I am not qualified to prescribe anything but am merely mapping the danger zones of Bangla pronunciation where transliteration needs special attention and am suggesting solutions that have worked for me and the non-Bangla speakers I have tried to help. I learnt Bangla at home from my mother who was also a talented but homespun singer of Robindro-shongit (stay thy editorial hands ye who would change that to Rabindra-sangit!) and in my enthusiasm to learn the songs I would transliterate my favourites into Roman English. In the process I found my own system which best carried the actual sounds of spoken Bangla into English, which even my Urdu speaking friends could pronounce the words as well as I.

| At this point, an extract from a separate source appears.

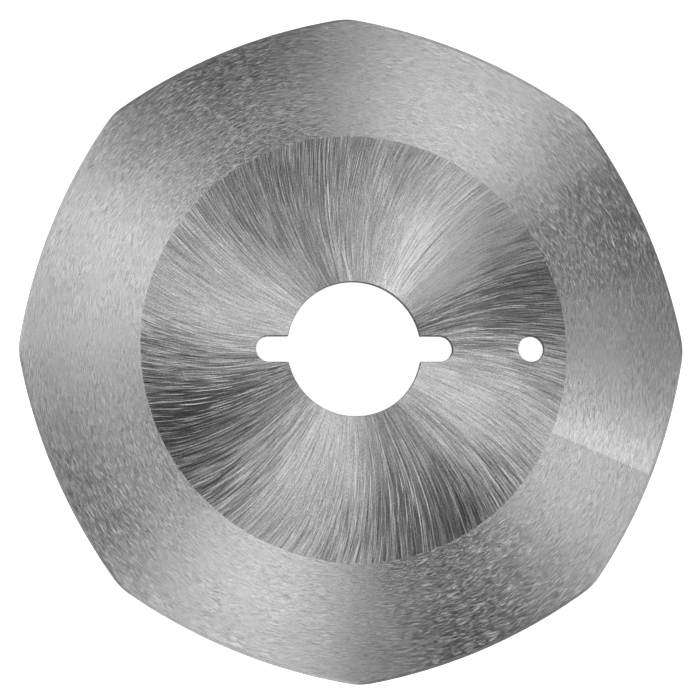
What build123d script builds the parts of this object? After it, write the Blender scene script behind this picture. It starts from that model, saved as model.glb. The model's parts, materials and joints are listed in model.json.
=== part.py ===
from build123d import *
from math import cos, radians, tan
import os

# An eight-lobed circular knife for a hand-held round-knife cloth cutter, in millimetres.
# It is one plate of hardened steel. The origin is the centre of the bore on the flat back face,
# +Z points out of the ground front face, and +X points from the bore towards the pin hole.

# The outline has shallow convex sides that meet in rounded tips, with one tip on +X.
lobes = 8
tip_diameter = 90.0
side_relief = 1.27  # how far the middle of each side lies inside the circle through the tips
tip_rounding = 8.5

# The back is flat. On the front a wide conical bevel thins the plate from its flat middle to the rim,
# and a narrow honed facet that follows the outline makes the cutting edge.
plate_thickness = 1.0
bevel_width = 16.15  # radial, measured in from the tips
rim_thickness = 0.22  # of the bevelled plate at the tips, before it is honed
hone_angle = 30.0  # between the honed facet and the back face
edge_land = 0.05  # what is left of the thickness at the very edge

# The arbor bore has two opposite driving slots with full-round ends, and a pin hole stands beside it.
bore_diameter = 18.2
slot_length = 26.65  # over both rounded ends
slot_width = 3.5
pin_hole_diameter = 3.5
pin_hole_distance = 24.03  # from the axis of the bore
hole_break = 0.06  # the small chamfer round both ends of every hole

# Each side is an arc whose centre lies beyond the bore. Its offset and radius follow from the tip arcs,
# which it has to meet without a corner.
tip_radius = tip_diameter / 2
lobe_angle = 360 / lobes
rounding_centre = tip_radius - tip_rounding
side_inset = rounding_centre - side_relief
lean = rounding_centre * cos(radians(lobe_angle / 2))
side_offset = (rounding_centre**2 - side_inset**2) / (2 * (side_inset - lean))
side_radius = tip_radius - side_relief + side_offset

# The honed wall is carried up past the front face, and the turned section out past the tips.
hone_inset = plate_thickness / tan(radians(hone_angle))
turning_margin = 1.0
turned_radius = tip_radius + turning_margin
bevel_slope = (plate_thickness - rim_thickness) / bevel_width

with BuildPart() as blade:
    # The lobed outline: upright up to the land, then leaning in at the honing angle
    with BuildSketch() as outline:
        Circle(turned_radius)
        for side in range(lobes):
            with PolarLocations(side_offset, 1, start_angle=(side + 0.5) * lobe_angle + 180):
                Circle(side_radius, mode=Mode.INTERSECT)
        fillet(outline.vertices(), radius=tip_rounding)
    extrude(amount=edge_land)
    with BuildSketch(Plane.XY.offset(edge_land)):
        add(outline.sketch)
    with BuildSketch(Plane.XY.offset(edge_land + plate_thickness)):
        add(outline.sketch)
        offset(amount=-hone_inset, mode=Mode.REPLACE)
    loft(ruled=True)

    # The turned section: flat middle, then the conical bevel out to the thin rim
    with BuildSketch(Plane.XZ):
        with BuildLine():
            Polyline(
                (0, 0),
                (turned_radius, 0),
                (turned_radius, rim_thickness - turning_margin * bevel_slope),
                (tip_radius - bevel_width, plate_thickness),
                (0, plate_thickness),
                close=True,
            )
        make_face()
    revolve(axis=Axis.Z, mode=Mode.INTERSECT)

    # The bore with its driving slots, and the pin hole
    with BuildSketch() as openings:
        Circle(bore_diameter / 2)
        SlotOverall(slot_length, slot_width)
        with Locations((pin_hole_distance, 0)):
            Circle(pin_hole_diameter / 2)
    extrude(amount=plate_thickness, mode=Mode.SUBTRACT)
    flats = blade.faces().filter_by(Axis.Z)
    holes = [hole for flat in flats for hole in flat.inner_wires()]
    chamfer([rim for hole in holes for rim in hole.edges()], length=hole_break)

blade.part.label = "blade"

os.makedirs("parts", exist_ok=True)
export_step(blade.part, "parts/blade.step")
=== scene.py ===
import bpy
import json
from math import asin, atan2, cos, e, pi, radians, sin, tan
from mathutils import Matrix, Vector


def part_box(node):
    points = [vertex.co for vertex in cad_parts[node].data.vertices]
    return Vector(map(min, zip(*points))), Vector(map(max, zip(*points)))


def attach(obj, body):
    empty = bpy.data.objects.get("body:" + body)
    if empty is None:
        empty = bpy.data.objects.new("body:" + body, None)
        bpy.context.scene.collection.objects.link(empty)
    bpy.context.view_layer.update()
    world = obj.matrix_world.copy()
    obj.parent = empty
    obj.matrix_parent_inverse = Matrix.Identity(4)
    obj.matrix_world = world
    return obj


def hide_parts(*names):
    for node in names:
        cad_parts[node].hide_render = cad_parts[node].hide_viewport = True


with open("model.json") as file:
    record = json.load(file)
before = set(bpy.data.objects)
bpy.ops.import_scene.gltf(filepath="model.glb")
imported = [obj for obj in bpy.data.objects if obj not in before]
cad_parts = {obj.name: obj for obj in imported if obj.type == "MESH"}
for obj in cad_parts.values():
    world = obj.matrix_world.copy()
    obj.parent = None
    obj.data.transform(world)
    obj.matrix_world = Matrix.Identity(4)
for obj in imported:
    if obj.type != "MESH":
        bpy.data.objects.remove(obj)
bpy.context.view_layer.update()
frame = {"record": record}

# The blade's plate: hardened steel, stamped to its lobed outline with the bore, two driving slots and a pin
# hole. The front is ground to a wide bevel that thins it outwards, and a narrow facet is honed along the
# edge. It is drawn as it is made: the outline is raised at the honing angle, turned, and then pierced.
mm = 0.001
up = Vector((0, 0, 1))
mounts = {mount["name"]: mount for mount in frame["record"]["mounts"]}
tip_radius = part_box("blade")[1].x
plate_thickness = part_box("blade")[1].z
lobes = 8
tip_rounding = 8.5 * mm
side_relief = 1.27 * mm  # how far the middle of each side lies inside the circle through the tips
ring_radius = 28.85 * mm  # where the flat middle ends and the bevel begins
rim_thickness = 0.22 * mm
hone_angle = radians(30)
edge_land = 0.05 * mm
bore_radius = mounts["bore"]["dims"]["r_mm"] * mm
slot_end = 13.325 * mm
slot_radius = 1.75 * mm
pin_hole_radius = mounts["pin_hole"]["dims"]["r_mm"] * mm
pin_hole_place = Vector(mounts["pin_hole"]["pos_m"])
hole_break = 0.06 * mm  # the small chamfer round both ends of every hole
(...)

Recently I helped my Bengali-Indian singer friend when she was doing a CD recording of Tagore's songs for an Italian producer. She needed to have the songs transliterated and translated into Italian from her competent English translations, and I was going to help an Italian to do that. The day I looked at the transliteration that she provided and found myself in certain unfamiliar songs unable even from the context to surmise whether a word like ‘amar' was the possessive ‘mine' or the ‘awmor' of eternal, whether ‘shakal' refered to the ‘shokal' of morning or ‘shokol' as in 'everyone', I begged her to discard the old-fashioned system, and we re-wrote the songs in simple Roman English. Although the final version sported diacrtical phonetic marks and retained many mistakes, it was a vast improvement and easy for Italians to follow.

In my experience, transliterating Bangla into Italian was no problem since we by-passed the self created obstacles of Bangla into English rules that mindlessly follow the written spelling. The Italians pronounce Bangla beautifully; I am convinced any foreigner could pronounce Bangla flawlessly if we just simplified our approach. ‘Shopno' or ‘Shawpno', as long as we say farewell to the nightmare of ‘swapna', we can dream of a representative, shawhoj, shoondor Bangla.